5.2.2 Carry out the management of Organization;

5.2.3 Within the granted scope of authority manage and dispose the property owned by Organization.

5.3  Director is entitled to:

5.3.1 Establish branches of the Organization based on the prior consent of the Supervisory Board;

5.3.2 Establish and manage legal entities based on the prior consent of the Supervisory Board;

5.3.3 Appoint and resign staff members;

5.3.4  Enter into any agreement on behalf of Organization;

5.3.5  Represent interests of the Organization before the courts, arbitration and any other third parties and institutions;

5.3.6  Carry out day-to-day activities of the Organization.

 

Article 6. Liquidation

6.1 Liquidation of Organization shall take place:

6.1.1 If the goals determined in the Charter become unreachable;

6.1.2 In case, the Organization mainly shifted to entrepreneurial activity;

6.1.3 By decision of the Founder;

6.1.4 In other cases determined by the law. 

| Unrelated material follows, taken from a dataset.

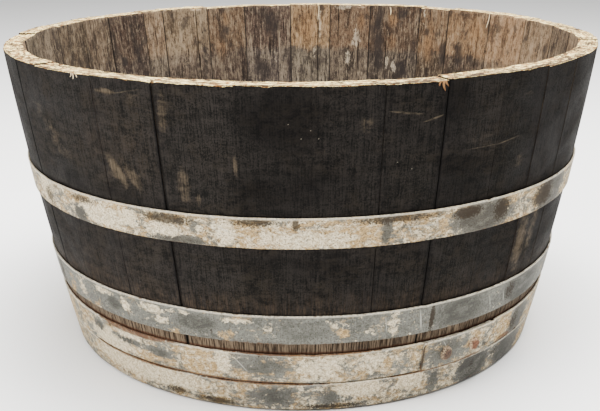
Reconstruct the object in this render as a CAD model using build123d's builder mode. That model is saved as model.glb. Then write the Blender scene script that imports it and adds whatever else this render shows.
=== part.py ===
"""The lower half of an oak wine barrel, cut down to an open tub.

Thirty-two bevelled staves stand side by side round a jointed, dowelled head and are bound
by four riveted galvanised hoops. Millimetres, +Z up. The origin is on the floor, in the
middle of the ring of stave ends that the tub stands on. Angles are in degrees,
counter-clockwise seen from above, from +X.
"""

from build123d import *
import math
import os

# ---- driving dimensions: the wall ---------------------------------------------------
rim_radius = 360
chime_radius = 298
wall_height = 366
wall_arc_radius = 3440
stave_thickness = 24.5

# Widths of the staves along the outside of the rim, counter-clockwise from the first
# joint. Coopers use whatever width each log gives, so no two are quite the same.
stave_widths = [
    68, 63, 67, 66, 62, 72, 75, 72, 66, 78, 82, 84, 54, 90, 70, 69,
    80, 66, 82, 37, 72, 55, 72, 74, 70, 69, 74, 52, 95, 73, 81, 72,
]
first_joint_angle = 271.6

# The saw wandered: how far each stave's sawn end stops below the highest one.
saw_drops = [1.4, 1.8, 0.0, 0.5, 0.9, 0.3, 1.1, 0.6]

# ---- driving dimensions: the chime, croze and head ----------------------------------
chime_flat = 9
chime_bevel_height = 20
howel_low, howel_high = 26, 68
howel_depth = 2
croze_low, croze_high = 43.5, 48.5
croze_depth = 6.5
head_thickness = 22
head_bevel_inset = 22
head_tongue = 4
head_board_widths = [84, 101, 108, 96, 107, 84]
dowel_radius = 4
dowel_length = 40
dowel_offset = 150

# ---- driving dimensions: the hoops --------------------------------------------------
hoop_thickness = 2
lap_length = 100
lap_clearance = 0.1
joggle_length = 4
inner_end_gap = 1
rivet_shank_radius = 3
rivet_head_radius = 5.5
rivet_head_height = 2.4
rivet_from_outer_end = 30
rivet_spacing = 40

# name: lower edge, upper edge, angle of the strip's outer end
hoops = {
    "head_hoop": (2, 37, 66),
    "collet_hoop": (38, 75.5, 294),
    "quarter_hoop": (88.5, 123, 81),
    "bilge_hoop": (200.5, 234, 104),
}

# ---- the wall's lengthwise curve -----------------------------------------------------
wall_lean = math.atan2(rim_radius - chime_radius, wall_height)
half_chord = math.hypot(rim_radius - chime_radius, wall_height) / 2
centre_distance = math.sqrt(wall_arc_radius**2 - half_chord**2)
arc_centre_x = (rim_radius + chime_radius) / 2 - centre_distance * math.cos(wall_lean)
arc_centre_z = wall_height / 2 + centre_distance * math.sin(wall_lean)


def wall_radius(z, depth=0):
    """Distance from the barrel's axis to the surface that lies depth inside the wall."""
    reach = math.sqrt((wall_arc_radius - depth) ** 2 - (z - arc_centre_z) ** 2)
    return arc_centre_x + reach


def wall_arc(low_z, high_z, depth=0):
    """Lengthwise arc of the wall between two heights, as three points."""
    heights = (low_z, (low_z + high_z) / 2, high_z)
    return [(wall_radius(z, depth), z) for z in heights]


def upright_plane(angle):
    """Plane through the barrel's axis at an angle, its x pointing outwards, its y up."""
    turn = math.radians(angle)
    outwards = (math.cos(turn), math.sin(turn), 0)
    return Plane(origin=(0, 0, 0), x_dir=outwards, z_dir=(outwards[1], -outwards[0], 0))


def degrees_of_arc(length, radius):
    return math.degrees(length / radius)


# ---- staves --------------------------------------------------------------------------
howel_radius = wall_radius((howel_low + howel_high) / 2, stave_thickness) + howel_depth
croze_radius = wall_radius((croze_low + croze_high) / 2, stave_thickness) + croze_depth


def make_stave(name, start_angle, sweep, top_z):
    """A stave: sawn flat at the rim, bevelled at the chime, with a howel and a croze."""
    outside = wall_arc(0, top_z)
    inside = wall_arc(howel_high, top_z, stave_thickness)
    inside.reverse()
    with BuildPart() as stave:
        with BuildSketch(upright_plane(start_angle)):
            with BuildLine():
                ThreePointArc(*outside)
                Line(outside[-1], inside[0])
                ThreePointArc(*inside)
                Polyline(
                    inside[-1],
                    (howel_radius, croze_high),
                    (croze_radius, croze_high),
                    (croze_radius, croze_low),
                    (howel_radius, croze_low),
                    (wall_radius(howel_low, stave_thickness), howel_low),
                    (wall_radius(chime_bevel_height, stave_thickness), chime_bevel_height),
                    (chime_radius - chime_flat, 0),
                    outside[0],
                )
            make_face()
        revolve(axis=Axis.Z, revolution_arc=sweep)
    stave.part.label = name
    export_step(stave.part, f"parts/{name}.step")


# ---- head ----------------------------------------------------------------------------
head_middle = (croze_low + croze_high) / 2
head_low = head_middle - head_thickness / 2
head_high = head_middle + head_thickness / 2
tongue_radius = wall_radius(croze_high, stave_thickness) - head_tongue


def make_head_board(name, left_edge, right_edge, joint_edges):
    """One board of the round head, bevelled to a tongue where it meets the staves."""
    with BuildPart() as board:
        with BuildSketch(Plane.XZ):
            with BuildLine():
                Polyline(
                    (0, head_low),
                    (croze_radius - head_bevel_inset - croze_depth, head_low),
                    (tongue_radius, croze_low),
                    (croze_radius, croze_low),
                    (croze_radius, croze_high),
                    (tongue_radius, croze_high),
                    (croze_radius - head_bevel_inset - croze_depth, head_high),
                    (0, head_high),
                    close=True,
                )
            make_face()
        revolve(axis=Axis.Z)
        with Locations(((left_edge + right_edge) / 2, 0, head_middle)):
            Box(right_edge - left_edge, 2 * croze_radius, head_thickness, mode=Mode.INTERSECT)
        for edge in joint_edges:
            with Locations((edge, -dowel_offset, head_middle), (edge, dowel_offset, head_middle)):
                Cylinder(dowel_radius, dowel_length, rotation=(0, 90, 0), mode=Mode.SUBTRACT)
    board.part.label = name
    export_step(board.part, f"parts/{name}.step")


def make_head_dowels(joint_edges):
    """Round pegs that line the head boards up, two in each joint."""
    with BuildPart() as dowels:
        for edge in joint_edges:
            with Locations((edge, -dowel_offset, head_middle), (edge, dowel_offset, head_middle)):
                Cylinder(dowel_radius, dowel_length, rotation=(0, 90, 0))
    dowels.part.label = "head_dowels"
    export_step(dowels.part, "parts/head_dowels.step")


# ---- hoops and rivets ----------------------------------------------------------------
lap_depth = -(hoop_thickness + lap_clearance)


def rivet_planes(low_z, high_z, outer_end_angle):
    """Tangent planes on the wall, under each rivet of a hoop, their z pointing outwards."""
    middle_z = (low_z + high_z) / 2
    radius = wall_radius(middle_z)
    outward_tilt = math.asin((middle_z - arc_centre_z) / wall_arc_radius)
    planes = []
    for number in range(2):
        distance = rivet_from_outer_end + number * rivet_spacing
        turn = math.radians(outer_end_angle + degrees_of_arc(distance, radius))
        outwards = (math.cos(turn), math.sin(turn))
        normal = (
            outwards[0] * math.cos(outward_tilt),
            outwards[1] * math.cos(outward_tilt),
            math.sin(outward_tilt),
        )
        foot = (outwards[0] * radius, outwards[1] * radius, middle_z)
        planes.append(Plane(origin=foot, x_dir=(-outwards[1], outwards[0], 0), z_dir=normal))
    return planes


def strip_section(angle, low_z, high_z, inner_depth, outer_depth):
    """Section of a strip that follows the wall between two depths, at an angle."""
    inner = wall_arc(low_z, high_z, inner_depth)
    outer = wall_arc(low_z, high_z, outer_depth)
    outer.reverse()
    with BuildSketch(upright_plane(angle)) as section:
        with BuildLine():
            ThreePointArc(*inner)
            Line(inner[-1], outer[0])
            ThreePointArc(*outer)
            Line(outer[-1], inner[0])
        make_face()
    return section.sketch


def make_hoop(name, low_z, high_z, outer_end_angle):
    """A steel strip bent round the wall, its outer end lapped over its inner end."""
    radius = wall_radius((low_z + high_z) / 2)
    lap = degrees_of_arc(lap_length, radius)
    gap = degrees_of_arc(inner_end_gap, radius)
    joggle = degrees_of_arc(joggle_length, radius)
    joggle_angle = outer_end_angle + lap
    double_depth = lap_depth - hoop_thickness
    ring = strip_section(joggle_angle, low_z, high_z, 0, -hoop_thickness)
    step = strip_section(joggle_angle, low_z, high_z, 0, double_depth)
    outer_end = strip_section(outer_end_angle, low_z, high_z, lap_depth, double_depth)
    with BuildPart() as hoop:
        revolve(ring, axis=Axis.Z, revolution_arc=360 - gap)
        revolve(step, axis=Axis.Z, revolution_arc=joggle)
        revolve(outer_end, axis=Axis.Z, revolution_arc=lap + joggle)
        with Locations(*rivet_planes(low_z, high_z, outer_end_angle)):
            Cylinder(rivet_shank_radius, 4 * hoop_thickness + 2, mode=Mode.SUBTRACT)
    hoop.part.label = name
    export_step(hoop.part, f"parts/{name}.step")


def make_rivets(name, low_z, high_z, outer_end_angle):
    """The two dome-headed rivets through a hoop's lap, flush on the inside."""
    grip = hoop_thickness - lap_depth
    dome_height = grip + rivet_head_height
    dome_radius = (rivet_head_radius**2 + rivet_head_height**2) / (2 * rivet_head_height)
    rim_angle = math.degrees(math.acos(rivet_head_radius / dome_radius))
    with BuildPart() as rivets:
        for seat in rivet_planes(low_z, high_z, outer_end_angle):
            with BuildSketch(Plane(origin=seat.origin, x_dir=seat.x_dir, z_dir=-seat.y_dir)):
                with BuildLine():
                    Polyline(
                        (0, dome_height),
                        (0, 0),
                        (rivet_shank_radius, 0),
                        (rivet_shank_radius, grip),
                        (rivet_head_radius, grip),
                    )
                    CenterArc((0, dome_height - dome_radius), dome_radius, rim_angle, 90 - rim_angle)
                make_face()
            revolve(axis=Axis(seat.origin, seat.z_dir))
    rivets.part.label = name
    export_step(rivets.part, f"parts/{name}.step")


# ---- the assembly --------------------------------------------------------------------
os.makedirs("parts", exist_ok=True)

stave_angle = first_joint_angle
for index, width in enumerate(stave_widths):
    sweep_angle = 360 * width / sum(stave_widths)
    sawn_height = wall_height - saw_drops[index % len(saw_drops)]
    make_stave(f"stave_{index + 1:02d}", stave_angle, sweep_angle, sawn_height)
    stave_angle += sweep_angle

board_edges = [-sum(head_board_widths) / 2]
for width in head_board_widths:
    board_edges.append(board_edges[-1] + width)
head_joints = board_edges[1:-1]
for index in range(len(head_board_widths)):
    left, right = board_edges[index], board_edges[index + 1]
    own_joints = [edge for edge in head_joints if edge in (left, right)]
    make_head_board(f"head_board_{index + 1}", left, right, own_joints)
make_head_dowels(head_joints)

for hoop_name, (low_edge, high_edge, outer_end) in hoops.items():
    make_hoop(hoop_name, low_edge, high_edge, outer_end)
    make_rivets(f"{hoop_name}_rivets", low_edge, high_edge, outer_end)
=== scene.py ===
"""The looks of the half barrel tub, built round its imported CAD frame.

Metres, +Z up, the origin on the floor at the barrel's axis. Angles are in degrees,
counter-clockwise seen from above, from +X. The marks' heights and sizes are in millimetres.
"""

import functools
import itertools
import math
from types import SimpleNamespace

import bpy
import numpy as np
from mathutils import Matrix, Vector


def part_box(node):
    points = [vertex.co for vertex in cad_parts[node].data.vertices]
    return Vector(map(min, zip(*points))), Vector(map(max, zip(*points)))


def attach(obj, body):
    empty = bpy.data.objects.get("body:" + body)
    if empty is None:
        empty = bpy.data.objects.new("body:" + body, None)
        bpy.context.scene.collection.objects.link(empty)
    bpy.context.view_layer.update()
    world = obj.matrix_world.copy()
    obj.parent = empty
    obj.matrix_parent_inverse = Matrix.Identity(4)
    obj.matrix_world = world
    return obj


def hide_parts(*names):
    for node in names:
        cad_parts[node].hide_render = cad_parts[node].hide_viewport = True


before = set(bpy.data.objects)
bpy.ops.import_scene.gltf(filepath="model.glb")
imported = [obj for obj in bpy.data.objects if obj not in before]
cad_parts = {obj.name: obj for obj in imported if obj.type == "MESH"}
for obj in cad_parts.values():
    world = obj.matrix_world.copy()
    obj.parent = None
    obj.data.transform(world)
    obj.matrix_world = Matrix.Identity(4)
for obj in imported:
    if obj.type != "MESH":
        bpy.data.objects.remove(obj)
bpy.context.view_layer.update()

MM = 0.001

# ---- the wall: the CAD part's driving dimensions, in metres ----------------------------
RIM_RADIUS = 0.360
CHIME_RADIUS = 0.298
WALL_HEIGHT = 0.366
WALL_ARC_RADIUS = 3.440
STAVE_THICKNESS = 0.0245
CHIME_FLAT = 0.009
CHIME_BEVEL_HEIGHT = 0.020
HOWEL_LOW, HOWEL_HIGH, HOWEL_DEPTH = 0.026, 0.068, 0.002
CROZE_LOW, CROZE_HIGH, CROZE_DEPTH = 0.0435, 0.0485, 0.0065
HEAD_THICKNESS = 0.022
HOOP_THICKNESS = 0.002
LAP_LENGTH = 0.100
LAP_OFFSET = 0.0021
JOGGLE_LENGTH = 0.004
INNER_END_GAP = 0.001
RIVET_DISTANCES = (0.030, 0.070)
OUTER_ENDS = {"head_hoop": 66, "collet_hoop": 294, "quarter_hoop": 81, "bilge_hoop": 104}

STAVE_COUNT = 32
HEAD_BOARD_COUNT = 6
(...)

6.2 Liquidation of the Organization shall be performed by the Director. In special cases, liquidation is carried out by liquidators appointed by the court according to the procedure determined by the law.

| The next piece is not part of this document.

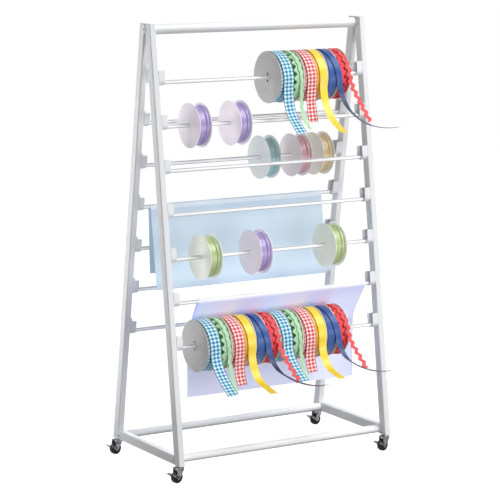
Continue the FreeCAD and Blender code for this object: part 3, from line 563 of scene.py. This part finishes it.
def tail_profile(leave, leans, length):
    """The line that a loose end follows in the plane of its turn, every
    0.5 mm: its arc length u, 0 at START, its place (out, up) from the axis
    and its lean in degrees. It lies on the winding down to the angle leave,
    then its lean from plumb changes evenly between the given leans, and its
    place is the running sum of (sin lean, -cos lean). Before START it sinks
    2.2 mm into the winding."""
    arc = TAIL_R * math.radians(START - leave)
    u = np.arange(-TUCK - 12, arc + length + 30, 0.5)
    free = np.interp(u - arc, np.arange(4) * length / 3, [leave, *leans])
    lean = np.where(u < arc, START - np.degrees(u / TAIL_R), free)
    w = np.radians(lean)
    place = np.cumsum(0.5 * np.stack([np.sin(w), -np.cos(w)], -1), 0)
    at = np.argmin(np.abs(u))
    sunk = TAIL_R - 2.2 * smooth(-u / 30)
    on = np.stack([sunk * np.cos(w), sunk * np.sin(w)], -1)
    place += on[at] - place[at]
    return arc, u, np.where((u < 0)[:, None], on, place), lean


def ribbon_end(kind, hang, middle_x, centre, stretch):
    """A strip laid across the surface that its profile makes along X.

    The strip runs over that surface at its slant, and a ric-rac's middle
    swings to and fro on it. A plain ribbon is arched across its width, and a
    point v from its middle is lifted v sin(twist) off the surface."""
    width, slant, swing, twists = STRIPS[kind]
    leave, leans, length = hang[kind]
    length *= stretch
    arc, u, place, lean = tail_profile(leave, leans, length)
    s = np.arange(-TUCK, (arc + length) / math.cos(math.radians(slant)), 1.6 if swing else 2.4)
    tilt = np.radians(slant) * smooth((s + 18) / 24)
    run, drift = (np.cumsum(f(tilt)) * (s[1] - s[0]) for f in (np.cos, np.sin))
    zero = np.argmin(np.abs(s))
    run, drift = run - run[zero], drift - drift[zero]
    half = width / 2 - swing
    t = np.linspace(-half, half, ACROSS)
    across = np.concatenate([t, t[::-1]])
    v = across[None, :] + (swing * np.sin(2 * np.pi * s / WAVE))[:, None]
    where = run[:, None] - v * np.sin(tilt)[:, None]
    roll = np.radians(np.interp(s - arc, np.arange(4) * length / 3, [0, *twists]))[:, None]
    x = middle_x + drift[:, None] + v * np.cos(tilt)[:, None] * np.cos(roll)
    out, up, w = (np.interp(where, u, f) for f in (place[:, 0], place[:, 1], np.radians(lean)))
    lift = np.repeat([TAIL_THICK / 2, -TAIL_THICK / 2], ACROSS)[None, :] + v * np.sin(roll)
    if not swing:
        lift = lift + ARCH * smooth(s / 60)[:, None] * (1 - (across / half) ** 2)[None, :]
    points = np.stack([x, centre[1] - out - lift * np.cos(w), centre[2] + up + lift * np.sin(w)], -1)
    return skin(points, across, s), (2 * half, s[-1] - s[0])


def hang_ends(row, hang, first_x, centre, stretch, tag):
    """The six ends of one set of wide reels. A ric-rac's flat length is its
    area over its width, since its middle swings to and fro."""
    for k, kind in enumerate(KINDS):
        shape, flat = ribbon_end(kind, hang, first_x + PITCH * k + REEL_WIDTH / 2, centre, stretch)
        obj = piece("ribbon_end_r%d%s_%s" % (row, tag, kind), [shape], LOOSE[kind], "rod_front_%d" % row,
                    ["ribbon_tails_r%d" % row], values=np.zeros(len(shape[0])))
        if kind.startswith("ricrac"):
            real = sum(p.area for p in obj.data.polygons) / 2
            flat = (flat[0], real / (flat[0] * MM) / MM)


lo, mid, _ = extent("spool_r1_gingham_blue")
hang_ends(1, TOP_SET, lo[0], mid, 1.0, "")
lo, mid, _ = extent("spool_pair_r7_1")
hang_ends(7, LOW_SET, lo[0], mid, 1.0, "a")
hang_ends(7, LOW_SET, lo[0] + len(KINDS) * PITCH, mid, 0.88, "b")


# ---- sheets --------------------------------------------------------------
SHEET_THICK = 0.7
WRAP_R = 7.15                        # the sheet's middle line round a rod
BLUE_FRONT, BLUE_REAR = 264, 216     # flaps below the middle of the rod
BLUE_FRONT_LEAN, BLUE_REAR_LEAN = 8.7, 2.6
LAVENDER_FRONT, LAVENDER_REAR = 322, 259


def arc(y, z, radius, start, end):
    """Points of an arc in the YZ plane, about every 6 degrees."""
    n = max(3, int(abs(end - start) / 6) + 1)
    a = np.radians(np.linspace(start, end, n))
    return np.stack([y + radius * np.cos(a), z + radius * np.sin(a)], -1)


def even(path, step):
    """Points every step along a path, in straight runs between its corners."""
    at = np.concatenate([[0], np.cumsum(np.hypot(*np.diff(path, axis=0).T))])
    s = np.linspace(0, at[-1], int(at[-1] / step) + 1)
    return np.stack([np.interp(s, at, path[:, k]) for k in (0, 1)], -1), s


def folded_sheet(name, path, codes, glow, body, node, still, ripple):
    """A thin sheet: its middle line in the YZ plane carried along X over the
    width of its node. Below the height still it hangs free, and there it
    ripples in Y by
    ripple (sin(x / 61) + 0.5 sin(x / 27 + 1)) smooth((still - z) / 200)."""
    x0, x1 = (corner[0] for corner in extent(node)[::2])
    line, s = even(np.array(path), 4.0)
    material = sheeting(name, *codes, glow, float(s[np.argmax(line[:, 1])]))
    x = np.linspace(x0, x1, 90)
    d = np.gradient(line, axis=0)
    d /= np.hypot(d[:, 0], d[:, 1])[:, None]
    normal = np.stack([-d[:, 1], d[:, 0]], -1)
    aside = normal * SHEET_THICK / 2
    section = np.concatenate([line + aside, (line - aside)[::-1]])
    z = section[None, :, 1]
    free = smooth((still - z) / 200) * ripple
    y = section[None, :, 0] + free * (np.sin(x / 61) + 0.5 * np.sin(x / 27 + 1))[:, None]
    points = np.stack([np.broadcast_to(x[:, None], y.shape), y, np.broadcast_to(z, y.shape)], -1)
    obj = piece(name, [skin(points, np.concatenate([s, s[::-1]]), x)], material, body, [node])


def blue_path():
    """Up the front flap, over the rod and down the rear flap, both flaps
    straight and leaning outwards."""
    y, z = extent("rod_rear_4")[1][1:]
    over = arc(y, z, WRAP_R, 180 - BLUE_FRONT_LEAN, -BLUE_REAR_LEAN)
    splay = math.tan(math.radians(BLUE_FRONT_LEAN)) * (over[0][1] - z + BLUE_FRONT)
    tuck = math.tan(math.radians(BLUE_REAR_LEAN)) * (over[-1][1] - z + BLUE_REAR)
    return [(over[0][0] - splay, z - BLUE_FRONT), *over, (over[-1][0] - tuck, z - BLUE_REAR)]


def lavender_path():
    """Both flaps hang plumb behind the reels of the bottom rod: each is
    tangent to the rod's wrap and to a circle round the reels, the front one
    1.1 mm and the rear one 2.7 mm clear of the flanges."""
    y, z = extent("rod_front_6")[1][1:]
    reel_y, reel_z = extent("spool_pair_r7_1")[1][1:]
    front_r, rear_r = BIG_R + 1.1, BIG_R + 2.7
    apart = math.hypot(y - reel_y, z - reel_z)
    tip = math.degrees(math.atan2(y - reel_y, z - reel_z))
    cross = math.degrees(math.asin((front_r + WRAP_R) / apart)) - tip
    outer = math.degrees(math.asin((rear_r - WRAP_R) / apart)) - tip
    return [(reel_y + front_r, z - LAVENDER_FRONT), *arc(reel_y, reel_z, front_r, 0, cross),
            *arc(y, z, WRAP_R, 180 + cross, outer), *arc(reel_y, reel_z, rear_r, outer, 0),
            (reel_y + rear_r, z - LAVENDER_REAR)]


# The sheet's own colour, its painted shade and its painted highlight, then its painted glow.
folded_sheet("sheet_blue_sheeting", blue_path(), ("#c2d3de", "#b5c5d7", "#e0e8ef"), 0.26,
             "rod_rear_4", "sheet_blue", 760.0, 0.8)
folded_sheet("sheet_lavender_sheeting", lavender_path(), ("#d6daf6", "#c9cdee", "#e6e8fa"), 0.3,
             "rod_front_6", "sheet_lavender",
             extent("spool_pair_r7_1")[1][2] - 20, 1.2)


# ---- floor, light and camera ---------------------------------------------
CAMERA_PLACE = (-3.70006, -5.9865, 1.87889)    # metres
YAW, PITCH_DOWN, ROLL = (math.radians(d) for d in (31.626, 9.743, 0.354))
FOCAL, FIELD, SENSOR = 2210.63, 500, 36.0      # focal length and field in the same unit


def seen(t):
    """1 on what the camera sees, directly, in a mirror or through glass."""
    path = add(t, "LightPath", out=None).outputs
    reflected = add(t, "Math.MAXIMUM", path["Is Glossy Ray"], path["Is Transmission Ray"])
    return add(t, "Math.MAXIMUM", path["Is Camera Ray"], reflected)


def floor():
    """A white floor that shows the rack's soft shadow and renders as white
    where it is not shaded."""
    m = bpy.data.materials.new("floor_white")
    m.use_nodes = True
    t = m.node_tree
    t.nodes.clear()
    glow = add(t, "Emission", "#ffffff", 1.0)
    shade = add(t, "BsdfDiffuse", (0.2, 0.2, 0.2, 1))
    plain = add(t, "BsdfDiffuse", (0.33, 0.33, 0.33, 1))
    add(t, "OutputMaterial", add(t, "MixShader", seen(t), plain, add(t, "AddShader", glow, shade)), out=None)
    mesh = bpy.data.meshes.new("floor")
    mesh.from_pydata([(-30, -30, 0), (30, -30, 0), (30, 30, 0), (-30, 30, 0)], [], [(0, 1, 2, 3)])
    mesh.materials.append(m)
    obj = bpy.data.objects.new("floor", mesh)
    bpy.context.scene.collection.objects.link(obj)


def studio():
    """White all round for the camera, and a faint cool fill on the object."""
    w = bpy.data.worlds.new("studio")
    bpy.context.scene.world = w
    w.use_nodes = True
    t = w.node_tree
    t.nodes.clear()
    back = add(t, "Background", "#ffffff", 1.0)
    fill = add(t, "Background", (0.96, 0.98, 1.0, 1), 0.09)
    add(t, "OutputWorld", add(t, "MixShader", seen(t), fill, back), out=None)


def softbox(name, place, target, size, watts):
    """A rectangular lamp that faces target, its height size[1] upright."""
    lamp = bpy.data.lights.new(name, "AREA")
    lamp.shape, lamp.size, lamp.size_y, lamp.energy = "RECTANGLE", size[0], size[1], watts
    obj = bpy.data.objects.new(name, lamp)
    place, target = np.array(place), np.array(target)
    away = (place - target) / np.linalg.norm(place - target)
    side = np.cross((0, 0, 1), away)
    side /= np.linalg.norm(side)
    axes = Matrix(np.stack([side, np.cross(away, side), away], 1).tolist()).to_4x4()
    obj.matrix_world = Matrix.Translation(place.tolist()) @ axes
    obj.visible_camera = False
    bpy.context.scene.collection.objects.link(obj)


def camera():
    """Looks along YAW from the Y axis and PITCH_DOWN below level, and is
    turned by ROLL about its line of sight."""
    ahead = np.array([math.sin(YAW) * math.cos(PITCH_DOWN), math.cos(YAW) * math.cos(PITCH_DOWN),
                      -math.sin(PITCH_DOWN)])
    level = np.array([math.cos(YAW), -math.sin(YAW), 0])
    upright = np.cross(level, ahead)
    right = level * math.cos(ROLL) + upright * math.sin(ROLL)
    up = upright * math.cos(ROLL) - level * math.sin(ROLL)
    data = bpy.data.cameras.new("camera")
    data.sensor_width, data.sensor_fit = SENSOR, "HORIZONTAL"
    data.lens = SENSOR * FOCAL / FIELD
    data.clip_end = 100
    obj = bpy.data.objects.new("camera", data)
    axes = Matrix(np.stack([right, up, -ahead], 1).tolist()).to_4x4()
    obj.matrix_world = Matrix.Translation(CAMERA_PLACE) @ axes
    bpy.context.scene.collection.objects.link(obj)
    bpy.context.scene.camera = obj


floor()
studio()
softbox("key", (1.8, -2.3, 4.2), (0, 0, 0.7), (2.0, 3.0), 160)
softbox("low", (0.4, -3.0, 0.5), (0, 0, 0.4), (2.6, 0.9), 40)
softbox("left_near", (-1.5, -0.1, 2.4), (-0.4, 0, 1.0), (0.6, 0.6), 4.2)
softbox("left_strip", (-0.7, 0.5, 0.75), (-0.4, 0.12, 0.7), (0.2, 1.4), 4.2)
softbox("right", (4.2, 0.2, 1.8), (0, 0, 0.7), (1.6, 1.6), 36)
softbox("back", (0.6, 3.2, 1.6), (0, 0, 0.6), (2.4, 2.0), 42)
camera()
bpy.context.scene.view_settings.view_transform = "Standard"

6.3 During the liquidation process, all current operations shall be completed, possible claims shall be identified, the remaining property shall be reflected in cash form and creditors shall be satisfied. The remaining property shall be used as defined by the legislation of Georgia;

6.4 Decision on liquidation shall be registered according to the requirements of Georgian law.

 

Article 7. Final Provisions

7.1 Accounts and financial reports shall be kept in accordance with the applicable legislation of Georgia.

7.2 Any changes to the present Charter may be made only based on decision of the Meeting of the Founders.

7.3 If any of the provisions of the present Charter become invalid, this will not affect validity of the Charter. Applicable rule, which simplifies attainment of the Organization objectives, shall be used instead of the invalid provision.

7.4 The present Charter enters into force upon its registration in the Registry of Non-Entrepreneurial legal entities.